:: Exercise instructions ::
Read the records below. Copy each line where the string "joints" occurs.

:: Supplied entries ::
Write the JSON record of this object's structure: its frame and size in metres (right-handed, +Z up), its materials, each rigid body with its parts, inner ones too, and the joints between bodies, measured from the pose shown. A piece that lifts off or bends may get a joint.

--

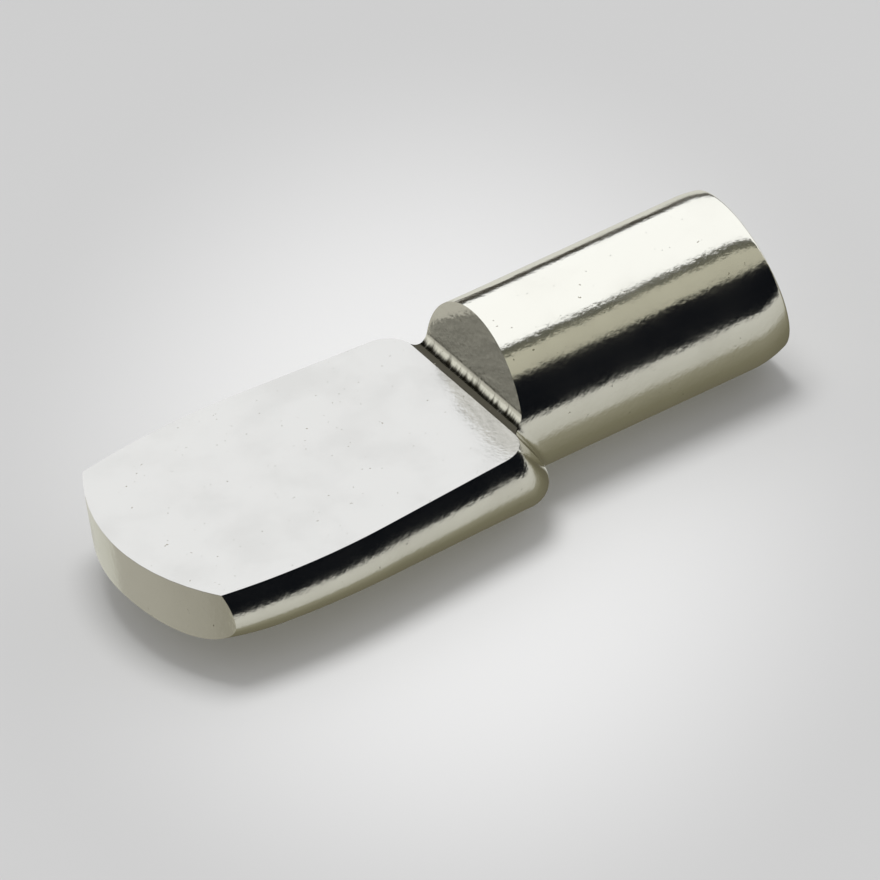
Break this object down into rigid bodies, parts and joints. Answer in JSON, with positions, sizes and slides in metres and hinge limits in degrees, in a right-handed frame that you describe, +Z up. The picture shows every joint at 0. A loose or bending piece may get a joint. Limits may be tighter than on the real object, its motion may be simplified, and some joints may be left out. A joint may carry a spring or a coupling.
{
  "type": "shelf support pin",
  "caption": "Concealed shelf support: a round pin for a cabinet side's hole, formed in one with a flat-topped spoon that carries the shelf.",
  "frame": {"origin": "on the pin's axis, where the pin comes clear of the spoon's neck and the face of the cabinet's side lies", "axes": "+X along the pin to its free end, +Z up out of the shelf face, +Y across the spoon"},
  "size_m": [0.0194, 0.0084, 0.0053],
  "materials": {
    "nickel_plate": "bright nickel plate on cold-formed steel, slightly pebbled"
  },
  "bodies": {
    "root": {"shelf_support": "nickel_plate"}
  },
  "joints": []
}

:: Response to this task ::
Write the JSON record of this object's structure: its frame and size in metres (right-handed, +Z up), its materials, each rigid body with its parts, inner ones too, and the joints between bodies, measured from the pose shown. A piece that lifts off or bends may get a joint.
Break this object down into rigid bodies, parts and joints. Answer in JSON, with positions, sizes and slides in metres and hinge limits in degrees, in a right-handed frame that you describe, +Z up. The picture shows every joint at 0. A loose or bending piece may get a joint. Limits may be tighter than on the real object, its motion may be simplified, and some joints may be left out. A joint may carry a spring or a coupling.
  "joints": []